Court/Judicial body: Supreme Court of India
Date: 5 May 2009 CRC
Provisions: No specific provisions cited
Other international provisions: UN Standard Minimum Rules for the Administration of Juvenile Justice 1985 (Beijing Rules)
Domestic provisions: Constitution of India, Articles 15(3), 39(e) and (f), 45 and 47 Juvenile Justice (Care and Protection of Children) Act 2000, sections 2(k), 2(l), 4, 7A, 15, 18, 20, 43, and 49 Juvenile Justice Act 1986, section 2(h) Juvenile Justice Rules 2007, rules 12, and 98
Background: Hari Ram was charged with a number of criminal offences. There was dispute as to Mr Ram’s age at the time of the offence, which determined whether he would be tried as a juvenile or an adult. According to the Juvenile Justice Act (“1986 Act”), a juvenile is a boy under 16 or a girl under 18. According to the Juvenile Justice (Care and Protection of Children) Act (“2000 Act”), a juvenile is a child under 18. The High Court considered testimony from Mr Ram’s father as well as medical reports, and concluded that at the time of the offence Mr Ram was over 16, thereby excluding him from the juvenile justice system. He appealed on the basis that by adopting such a technical approach to determining his age, the Court had defeated the purpose of the juvenile justice laws (namely, the rehabilitation of young people in conflict with the law). Furthermore, the 2000 Act had raised the age until which a male child in conflict with the law would be treated as a juvenile from 16 to 18 years.
Issue and resolution: Juvenile justice. Whether Mr Ram falls within the definition of ‘juvenile’ under the “1986 Act” (under 16) or the 2000 Act (under 18).
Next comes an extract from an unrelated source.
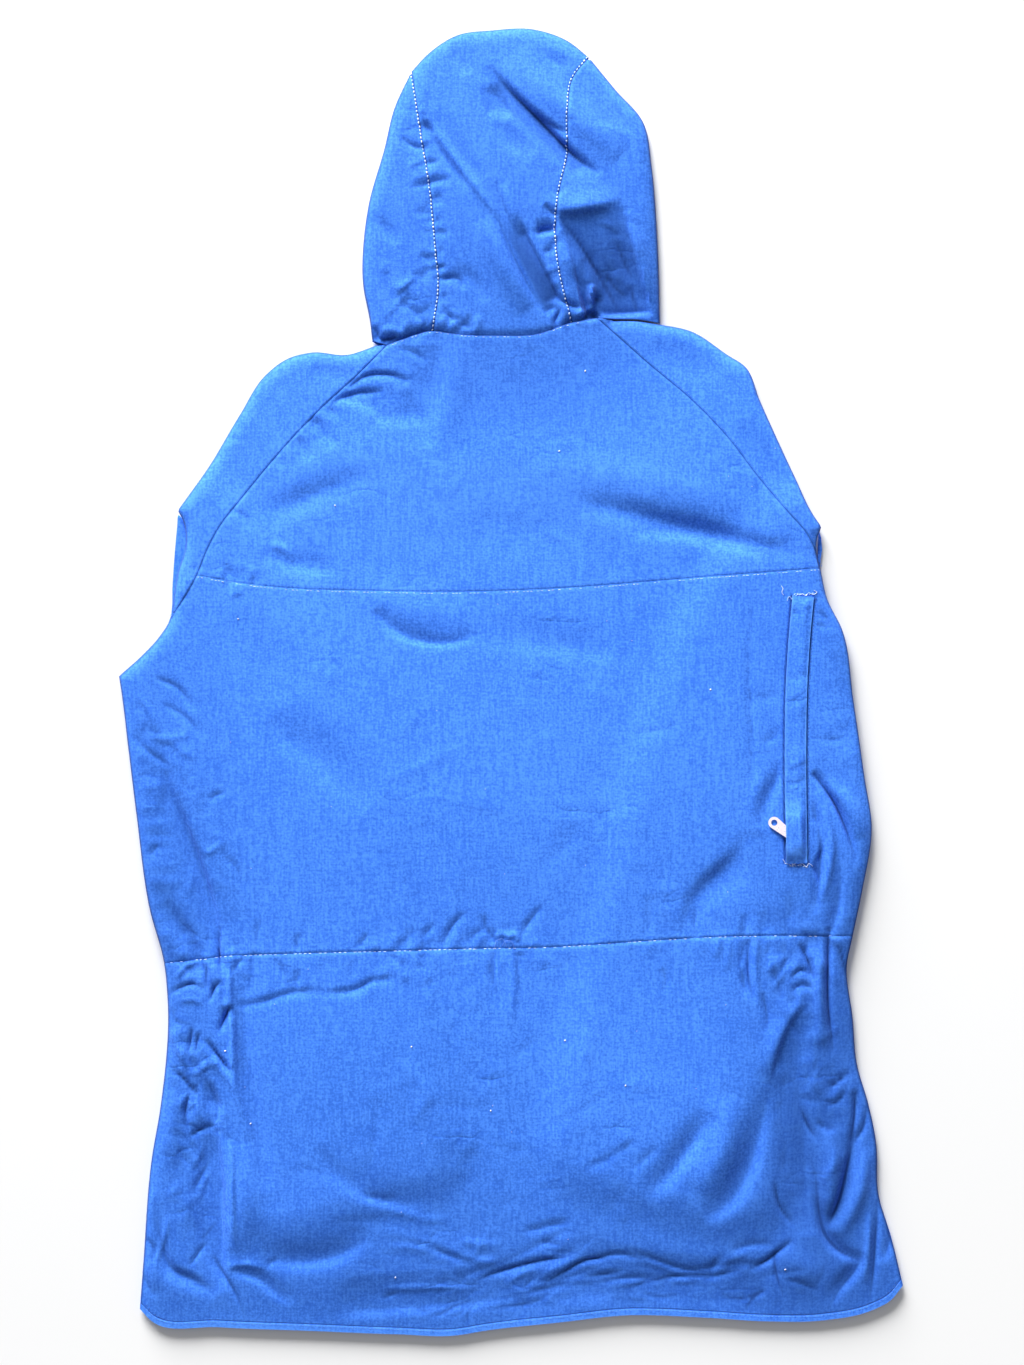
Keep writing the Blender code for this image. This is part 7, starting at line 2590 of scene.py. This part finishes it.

The Court allowed his appeal and set aside the order of the High Court, finding that he was under 18 at the time of the offence and also when the 2000 Act came into force, therefore the provisions of the 2000 Act would apply in his case such that he was to be treated as a ‘juvenile’.
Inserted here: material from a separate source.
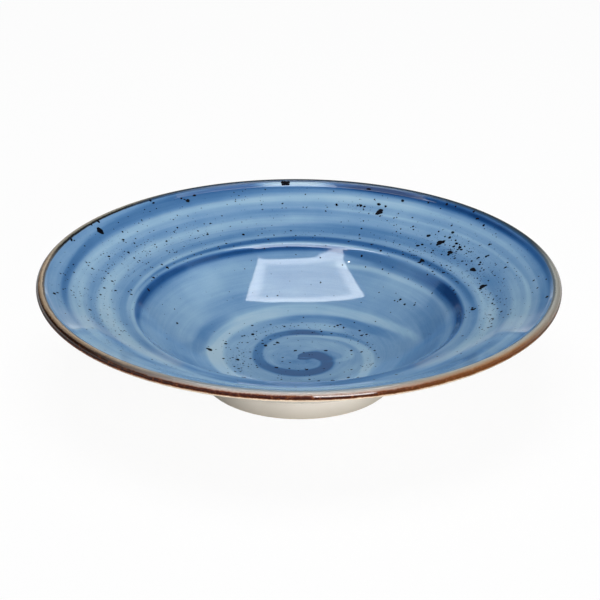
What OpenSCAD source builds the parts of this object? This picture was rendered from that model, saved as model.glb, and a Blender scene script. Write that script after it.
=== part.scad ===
// Wide-rimmed pasta bowl in glazed stoneware, turned about the Z axis.
// The origin is the middle of the foot, on the table. All lengths are in millimetres.
//
// The bowl is one fired body and four coats of glaze. The finished surface is drawn as
// four runs of corner points, each rounded by its own radius:
//   top run      middle of the floor, up the well, over the ridge, out to the brown band
//   lip run      round the nose of the lip
//   under run    back under the rim, down the outside of the well, down the foot
//   recess run   inside the foot ring, to the middle
// A coat of glaze fills the space between its run and the same run moved in by the
// thickness of the glaze. The body fills everything inside the moved runs.

/* [Whole bowl] */
// Diameter across the outside of the lip
rim_d = 275; // [250:1:310]
// Height from the table to the top of the lip
bowl_h = 58.2; // [53:0.2:66]

/* [Well] */
// Diameter across the ridge where the rim meets the well
ridge_d = 173.2; // [150:0.2:200]
// Height of the ridge above the table, at the corner before it is rounded
ridge_h = 39.6; // [33:0.1:43]
// Radius that rounds the ridge
ridge_bend_r = 4.5; // [2:0.5:8]
// Diameter of the floor, at the corner before it is rounded
floor_d = 114; // [104:0.5:122]
// Height of the floor above the table
floor_h = 11.3; // [9:0.1:14]
// Radius of the wide bend between the floor and the wall
floor_bend_r = 82; // [40:1:90]
// Thickness of the wall of the well, glaze included
wall_t = 5; // [4:0.1:6.5]

/* [Rim and lip] */
// Radius of the wide bend halfway along the rim, where it turns up more steeply
rim_bend_r = 85; // [40:1:95]
// Thickness of the round bead that forms the lip, glaze included
lip_t = 5.4; // [4.6:0.1:7]
// Slope of the short rise from the rim to the top of the bead
lip_slope = 40; // [32:1:50]
// Width of that rise, from the rim's surface to the round of the bead
lip_rise_w = 2.4; // [1.5:0.1:4]
// Radius of the hollow where the rise begins
lip_root_r = 3; // [1:0.5:5]
// Radius of the hollow under the rim, behind the ridge
under_ridge_r = 10; // [4:0.5:16]

/* [Foot] */
// Outer diameter of the foot ring
foot_d = 102; // [92:1:112]
// Width of the foot ring
foot_w = 4.6; // [3:0.1:8]
// Height of the outer side of the foot, up to the wall
foot_side_h = 9.8; // [8:0.1:11]
// Slope of the outside of the well next to the foot
under_slope = 24; // [18:1:28]
// Radius of the wide bend in the outside of the well
under_bend_r = 87; // [40:1:95]
// Depth of the recess inside the foot ring
recess_h = 5.4; // [4:0.1:6.5]
// Radius of the hollow between the foot and the wall
foot_fillet_r = 3; // [1:0.5:5]
// Radius of the hollow inside the foot ring
recess_fillet_r = 1.6; // [0.5:0.1:2]
// Radius that softens the two bare edges the bowl stands on
foot_round = 0.5; // [0.3:0.1:0.6]

/* [Glaze] */
// Thickness of every coat of glaze
glaze_t = 0.4; // [0.2:0.05:0.6]
// Width of the brown band on the rise, inside the round of the bead
band_in = 0.3; // [0.2:0.1:0.8]
// Width of the brown band under the rim, inside the round of the bead
band_out = 0.6; // [0.4:0.1:4]
// Height of the bare clay at the bottom of the foot
bare_h = 0.7; // [0.6:0.1:1.5]

/* [Hidden] */

// Corners that the round of the bead is drawn from
nose_corners = 3;
// Place of the bend in the rim, from the ridge to the foot of the rise at the lip
rim_bend_out_share = 0.4;
rim_bend_up_share = 0.261;
// Share of an edge that the roundings of its two ends may take together
room_share = 0.98;
// Largest turn of one straight step in a rounded corner, in degrees
arc_step = 4;
// Flats around the bowl
$fn = 240;

// Direction at a slope above level, and the direction square to it, upwards
function along(slope) = [cos(slope), sin(slope)];
function upright(slope) = [-sin(slope), cos(slope)];
// Slope of the straight line from p to q
function slope_of(p, q) = atan2(q.y - p.y, q.x - p.x);
// Point where the line through p meets the line through q, each at its own slope
function meeting(p, slope_p, q, slope_q) =
    p + ((q - p) * upright(slope_q)) / (along(slope_p) * upright(slope_q)) * along(slope_p);

lip_r = lip_t / 2;
foot_r = foot_d / 2;

// Corners of the finished section, from the middle of the floor outwards
floor_middle = [0, floor_h];
floor_edge = [floor_d / 2, floor_h];
ridge = [ridge_d / 2, ridge_h];
wall_slope = slope_of(floor_edge, ridge);
lip_middle = [rim_d / 2 - lip_r, bowl_h - lip_r];
lip_start = lip_middle + lip_r * upright(lip_slope);
lip_root = lip_start - lip_rise_w * along(lip_slope);
band_start = lip_start - band_in * along(lip_slope);

// The rim is a little flatter next to the ridge than next to the lip
rim_bend = [
    ridge.x + (lip_root.x - ridge.x) * rim_bend_out_share,
    ridge.y + (lip_root.y - ridge.y) * rim_bend_up_share
];
inner_slope = slope_of(ridge, rim_bend);
rim_slope = slope_of(rim_bend, lip_root);
lip_end = lip_middle - lip_r * upright(rim_slope);
band_end = lip_end - band_out * along(rim_slope);

// Corners round the bead, equally spaced, from the rise to the underside
nose_turn = (180 + lip_slope - rim_slope) / nose_corners;
nose = [
    for (k = [0 : nose_corners - 1])
        let (middle = 90 + lip_slope - nose_turn * (k + 1 / 2))
        lip_middle + lip_r / cos(nose_turn / 2) * along(middle)
];

// Corners of the underside of the rim, which keeps the thickness that it has at the lip
rim_t = (lip_root - lip_end) * upright(rim_slope);
rim_underside = rim_bend - rim_t * upright(inner_slope);
under_rim_bend = meeting(lip_end, rim_slope, rim_underside, inner_slope);

// Corners of the outside of the well, a wall's thickness from the inside
wall_outside = ridge - wall_t * upright(wall_slope);
under_ridge = meeting(wall_outside, wall_slope, rim_underside, inner_slope);
foot_shoulder = [foot_r, foot_side_h];
under_bend = meeting(wall_outside, wall_slope, foot_shoulder, under_slope);
foot_glaze_end = [foot_r, bare_h];
recess_glaze_end = [foot_r - foot_w, bare_h];
recess_corner = [foot_r - foot_w, recess_h];
recess_middle = [0, recess_h];

// The four runs, with the radius wanted at each corner
top_run = [floor_middle, floor_edge, ridge, rim_bend, lip_root, band_start];
top_bends = [0, floor_bend_r, ridge_bend_r, rim_bend_r, lip_root_r, 0];
lip_run = [band_start, each nose, band_end];
lip_bends = [0, each [for (corner = nose) lip_r], 0];
under_run = [band_end, under_rim_bend, under_ridge, under_bend, foot_shoulder, foot_glaze_end];
under_bends = [0, rim_bend_r + rim_t, under_ridge_r, under_bend_r, foot_fillet_r, 0];
recess_run = [recess_glaze_end, recess_corner, recess_middle];
recess_bends = [0, recess_fillet_r, 0];

// Angle that a run turns through at corner i: positive to the left, 0 at the two ends
function turn_at(run, i) =
    i == 0 || i == len(run) - 1 ? 0 :
    let (turn = slope_of(run[i], run[i + 1]) - slope_of(run[i - 1], run[i]))
    turn > 180 ? turn - 360 : turn < -180 ? turn + 360 : turn;

// Length of edge that the rounding of corner i takes on each side
function reach(run, bends, i) = bends[i] * tan(abs(turn_at(run, i)) / 2);
// Share of the wanted roundings that fits on the edge between corners i and j
function room(run, bends, i, j) =
    let (wanted = reach(run, bends, i) + reach(run, bends, j))
    wanted == 0 ? 1 : min(1, room_share * norm(run[j] - run[i]) / wanted);
// The wanted radii, each cut down where a neighbouring edge is too short for it
function fitted(run, bends) = [
    for (i = [0 : len(run) - 1])
        turn_at(run, i) == 0 ? 0 :
        bends[i] * min(room(run, bends, i - 1, i), room(run, bends, i, i + 1))
];

// The run with each corner replaced by an arc of its radius
function rounded(run, radii) = [
    for (i = [0 : len(run) - 1])
        let (turn = turn_at(run, i))
        each turn == 0 || radii[i] <= 0 ? [run[i]] :
            let (
                slope = slope_of(run[i - 1], run[i]),
                side = sign(turn),
                start = run[i] - radii[i] * tan(abs(turn) / 2) * along(slope),
                centre = start + side * radii[i] * upright(slope),
                steps = ceil(abs(turn) / arc_step)
            )
            [for (k = [0 : steps]) centre - side * radii[i] * upright(slope + turn * k / steps)]
];

// The run moved to its right by a distance, which is into the body for all four runs
function moved_in(run, distance) = [
    for (i = [0 : len(run) - 1])
        let (
            turn = turn_at(run, i),
            slope = i == 0 ? slope_of(run[0], run[1]) : slope_of(run[i - 1], run[i])
        )
        run[i] - distance / cos(turn / 2) * upright(slope + turn / 2)
];

// A corner that turns left gets a larger radius on the moved run, one to the right a smaller
function radii_moved_in(run, radii, distance) = [
    for (i = [0 : len(run) - 1])
        radii[i] == 0 ? 0 : max(0, radii[i] + sign(turn_at(run, i)) * distance)
];

function finished(run, bends) = rounded(run, fitted(run, bends));
function under_glaze(run, bends) =
    rounded(moved_in(run, glaze_t), radii_moved_in(run, fitted(run, bends), glaze_t));
function backwards(points) = [for (i = [len(points) - 1 : -1 : 0]) points[i]];
function after_first(points) = [for (i = [1 : len(points) - 1]) points[i]];

// The bare foot, from where the outer glaze stops to where the recess glaze stops
foot_run = [
    foot_glaze_end - [glaze_t, 0],
    [foot_r - glaze_t, 0],
    [foot_r - foot_w + glaze_t, 0],
    recess_glaze_end + [glaze_t, 0]
];
foot_bends = [0, foot_round, foot_round, 0];

module coat(run, bends) {
    rotate_extrude()
        polygon(concat(finished(run, bends), backwards(under_glaze(run, bends))));
}

module stoneware_body() {
    color("#cdbb9f")
        rotate_extrude()
            polygon(concat(
                under_glaze(top_run, top_bends),
                after_first(under_glaze(lip_run, lip_bends)),
                after_first(under_glaze(under_run, under_bends)),
                after_first(finished(foot_run, foot_bends)),
                after_first(under_glaze(recess_run, recess_bends))
            ));
}

module blue_top_glaze() {
    color("#7398c2")
        coat(top_run, top_bends);
}

module brown_lip_glaze() {
    color("#7a5238")
        coat(lip_run, lip_bends);
}

module cream_underside_glaze() {
    color("#e3dccd")
        coat(under_run, under_bends);
}

module foot_recess_glaze() {
    color("#ded6c6")
        coat(recess_run, recess_bends);
}

stoneware_body();
blue_top_glaze();
brown_lip_glaze();
cream_underside_glaze();
foot_recess_glaze();
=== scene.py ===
# %% [markdown]
# # A wide-rimmed pasta bowl, glazed blue over stoneware
# The real bowl is one body of pale stoneware, pressed and turned, with four coats of glaze.
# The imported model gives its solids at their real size. This lesson keeps the clay body as it
# is and makes each coat again as a finer mesh, because a glossy glaze shows every flat.
# The bowl's lengths are written in millimetres and become metres where Blender gets them. The
# lamps and the paper under the bowl are given in metres.

# %% Load the fixed frame
import math

import bmesh
import bpy
import numpy as np
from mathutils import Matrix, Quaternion, Vector
from mathutils.bvhtree import BVHTree


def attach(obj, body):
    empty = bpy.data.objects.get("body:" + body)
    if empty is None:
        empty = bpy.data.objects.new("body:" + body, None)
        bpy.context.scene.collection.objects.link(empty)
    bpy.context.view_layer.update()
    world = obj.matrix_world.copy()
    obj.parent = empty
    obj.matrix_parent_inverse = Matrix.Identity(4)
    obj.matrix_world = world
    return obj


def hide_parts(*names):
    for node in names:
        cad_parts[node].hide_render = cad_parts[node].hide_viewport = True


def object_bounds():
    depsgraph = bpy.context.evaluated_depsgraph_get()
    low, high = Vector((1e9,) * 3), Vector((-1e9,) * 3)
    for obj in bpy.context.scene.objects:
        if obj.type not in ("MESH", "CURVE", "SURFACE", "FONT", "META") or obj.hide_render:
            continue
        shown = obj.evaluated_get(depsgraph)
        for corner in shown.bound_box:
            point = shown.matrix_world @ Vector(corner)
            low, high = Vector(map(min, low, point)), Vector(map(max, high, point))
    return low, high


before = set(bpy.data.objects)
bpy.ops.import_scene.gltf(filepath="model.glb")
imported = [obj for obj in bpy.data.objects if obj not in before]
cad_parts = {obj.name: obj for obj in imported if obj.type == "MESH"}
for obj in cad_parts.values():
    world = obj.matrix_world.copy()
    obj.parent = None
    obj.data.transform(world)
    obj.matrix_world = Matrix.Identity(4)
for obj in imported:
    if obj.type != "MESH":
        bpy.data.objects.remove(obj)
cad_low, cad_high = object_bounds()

MM = 0.001
# The lip is rounder here than in the CAD, so it is set a little lower to fit the same box
lip_lowered = 0.02
rim_r = min(cad_high.x, cad_high.y, -cad_low.x, -cad_low.y) / MM
bowl_h = cad_high.z / MM - lip_lowered
print("CAD nodes:", sorted(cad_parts))
print("The bowl is %.1f mm across and %.1f mm high" % (2 * rim_r, bowl_h))

# %% [markdown]
# ## Two small helpers
# Colours are written as a person picks them, as sRGB hex values. Light adds up only in linear
# values, so one function turns them. The other adds one node with its settings and links, for
# materials, lamps and Geometry Nodes alike, so that a tree reads as a list of its nodes.

# %% Colour and node helpers
def linear(hex_colour):
    """An sRGB hex colour as the linear values that a shader works with."""
    parts = [int(hex_colour[i:i + 2], 16) / 255 for i in (1, 3, 5)]
    return [p / 12.92 if p <= 0.04045 else ((p + 0.055) / 1.055) ** 2.4 for p in parts] + [1.0]


def add(tree, kind, inputs=None, stops=(), **settings):
    """Add one node. An input is a value, a socket, or a node that stands for its first output.

    The stops are those of a colour ramp: positions from 0 to 1, with sRGB hex colours.
    """
    node = tree.nodes.new(kind)
    for name, value in settings.items():
        setattr(node, name, value)
    for key, value in (inputs or {}).items():
        if isinstance(value, bpy.types.Node):
            value = value.outputs[0]
        if isinstance(value, bpy.types.NodeSocket):
            tree.links.new(value, node.inputs[key])
        else:
            node.inputs[key].default_value = value
    for i, (position, colour) in enumerate(stops):
        elements = node.color_ramp.elements
        if i == 0:
            elements.remove(elements[1])
            elements[0].position = position
        stop = elements[0] if i == 0 else elements.new(position)
        stop.color = linear(colour)
    return node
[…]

Court reasoning: Under amendments to the 2000 Act, for all cases that were pending on the date on which the 2000 Act came into force (1 April 2001), a person will be determined to be a ‘juvenile in conflict with the law’ if they are alleged to have committed an offence when they were under 18. Mr Ram, who was over 16 at the time of the offence but under 18 when the 2000 Act came into force, was therefore to be treated as a ‘juvenile’ and the 2000 Act applied to his case.
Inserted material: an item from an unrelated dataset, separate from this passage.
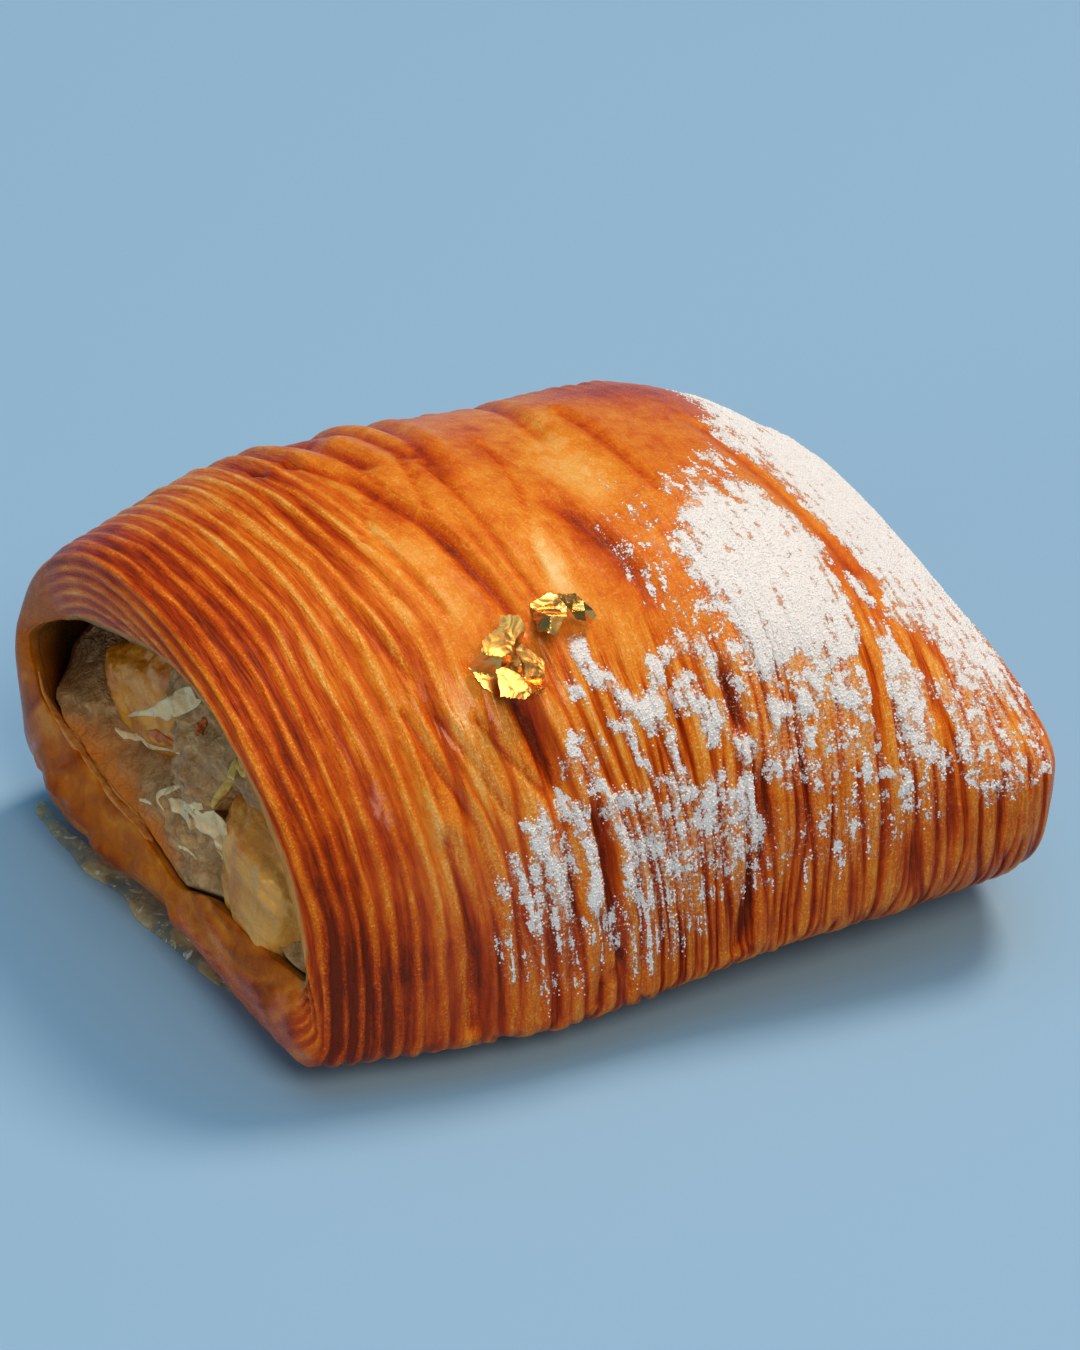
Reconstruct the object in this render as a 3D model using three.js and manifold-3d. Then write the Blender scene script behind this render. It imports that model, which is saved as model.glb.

Excerpt citing CRC and other relevant human rights 13. As indicated in the very beginning of this judgment, the Juvenile Justice Act, 2000, was enacted to deal with offences allegedly committed by juveniles on a different footing from adults, with the object of rehabilitating them. The need to treat children differently from adults in relation to commission of offences had been under the consideration of the Central Government ever since India achieved independence. With such object in mind, Parliament enacted the Juvenile Justice Act, 1986, in order to achieve the constitutional goals contemplated in Articles 15(3), 39(e) and (f), 45 and 47 of the Constitution imposing on the State a responsibility of ensuring that all the needs of children are met and that their basic human rights are fully protected. Subsequently, in keeping with certain international Conventions and in particular the Convention on the Rights of the Child and the United Nations Standard Minimum Rules for the Administration of Juvenile Justice, 1985, commonly known as the Beijing Rules, the Legislature enacted the Juvenile Justice (Care and Protection of Children) Act, 2000 to attain the following objects … to bring the juvenile law in conformity with the United Convention on the Rights of the Child […] The said Act ultimately came into force on 1st April, 2001.
CRIN comments: Although the Court does not specifically refer to the best interests of the child in considering the issues in this case as required by Article 3 of the CRC, its interpretation of the legislation to determine that Mr Ram fell within the juvenile justice system is consistent with the CRC.